Насир-и Хусрав, по всей видимости, является автором богословского трактата «Лик веры» (Ваджх-и дин), содержащего толкование ряда положений шариата при помощи метода та'вил. Философские проблемы в нем почти не затрагиваются. Вместе с тем в этом сочинении рассматриваются вопросы, которые помогают лучше понять некоторые стороны поэтического творчества Насира. Например, в главах 3 и 4 автор рассуждает о понятии «знание» (‘илм), которое, по его мнению, есть «познание вещей такими, какими они есть». Далее говорится, что знание заключено в разуме, что всё телесное и духовное подчинено разуму и, следовательно, всё, что не охвачено знанием, нельзя считать существующим. Исключение составляет только Бог, который выше знания. Тот, кто обладает большим знанием, ближе к велениям Бога. О том же самом поэт неоднократно рассуждает и в своих дидактико-философских касыдах.
Насир-и Хусрав считается автором небольших дидактических маснави, известных как «Книга света» (Раушана'и-нама) и «Книга счастья» (Са‘дат-нама). По своему содержанию они близки как ранним образцам суфийской дидактической поэмы, так и предшествующей светской дидактике, например, «Афарин-нама» Абу Шукура Балхи. Обязательными тематическими составляющими дидактических поэм, в том числе и принадлежащих Насир-и Хусраву, были космогонические мотивы, составляющие часть восхваления Бога-творца, которым традиционно открывались произведения нарративных жанров. Описание места человека среди божественных творений содержало характеристику его телесной и духовной природы. Далее, как правило, следовали разделы, содержащие похвалу достоинствам человека и осуждение присущих ему пороков.
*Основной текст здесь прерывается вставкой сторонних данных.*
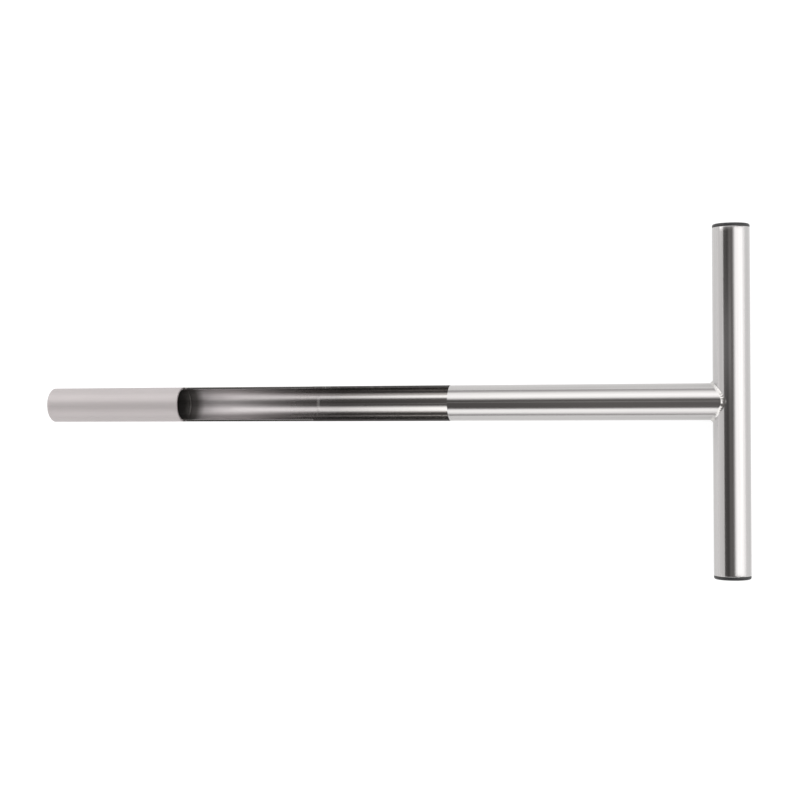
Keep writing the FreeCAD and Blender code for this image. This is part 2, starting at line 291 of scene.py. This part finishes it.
# weld rings across the trough: flush outside, low rippled root inside
def half_weld(name, node, r_left, r_right, root, pitch):
    lo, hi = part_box(node)
    w = hi.x - lo.x
    verts, faces = [], []
    seg, cols = 160, 9
    rows = []
    for j in range(seg + 1):
        a = math.pi + math.pi * j / seg
        s = a * RI
        ripple = 0.5 + 0.5 * math.cos(2 * math.pi * s / pitch)
        pts = [(lo.x, R), (lo.x + w / 2, R - 0.02 * MM), (hi.x, R)]
        for c in range(cols):
            t = 1 - c / (cols - 1)
            base = r_left + (r_right - r_left) * t
            bulge = root * (1 - (2 * t - 1) ** 2) * (0.75 + 0.25 * ripple)
            bulge += 0.02 * MM * smooth_noise(s * 900, 5.0 + c * 0.2)
            pts.append((lo.x + w * t, base - max(0.0, bulge)))
        row = []
        for x, r in pts:
            row.append(len(verts))
            verts.append((x, r * math.cos(a), ZC + r * math.sin(a)))
        rows.append(row)
    m = len(rows[0])
    for j in range(seg):
        for i in range(m):
            n = (i + 1) % m
            faces.append((rows[j][i], rows[j][n], rows[j + 1][n], rows[j + 1][i]))
    faces.append(tuple(rows[0]))
    faces.append(tuple(reversed(rows[-1])))
    o = new_object(name, verts, faces)
    for p in o.data.polygons:
        if abs(p.normal.z) > 0.9 and p.center.z > ZC - 0.2 * MM:
            p.use_smooth = False
    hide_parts(node)
    return o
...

Именно осуждение пороков (алчности, невежества, себялюбия, вероломства, лицемерия и т. д.) вызывает к жизни советы и наставления житейского характера (например, о вреде азартных игр, об уклонении от общения с невеждами, о пользе молчания и необходимости хранить тайну, о довольстве малым и др.), которыми изобилуют обе поэмы Насира. В дальнейшем перечисленные темы будут развиваться в суфийском дидактическом эпосе, постепенно обрастая иллюстративным материалом в форме притч и коротких анекдотических историй. В поэмах присутствуют также содержательные блоки, перекликающиеся с мотивами некоторых касыд Насир-и Хусрав, как, например, резкое осуждение придворной поэзии в «Раушана'и-нама»:
Разум смеется над восхвалением подлецов,
Никто не станет украшать перлами осла…
Наиболее весомый вклад Насир-и Хусрав внес в развитие касыды, которая под его пером превратилась в один из ведущих дидактических жанров персидской поэзии. Являясь ярым противником любого пустословия, в том числе и в поэзии, Насир-и Хусрав настаивал на том, что изреченное слово должно приносить человеку реальную пользу. С этих позиций он подвергал острой критике занятие придворного поэта:
Смотри, о брат, легкомысленно не считай
Знанием ни [ремесло] секретаря, ни стихотворство.
Ведь эти профессии хорошо оплачиваются
Благодаря тому, что умножается радость адресата.
Конечно, и та и другая – это ведение речей, и все же
Нет у колдовства сходства с пророчеством.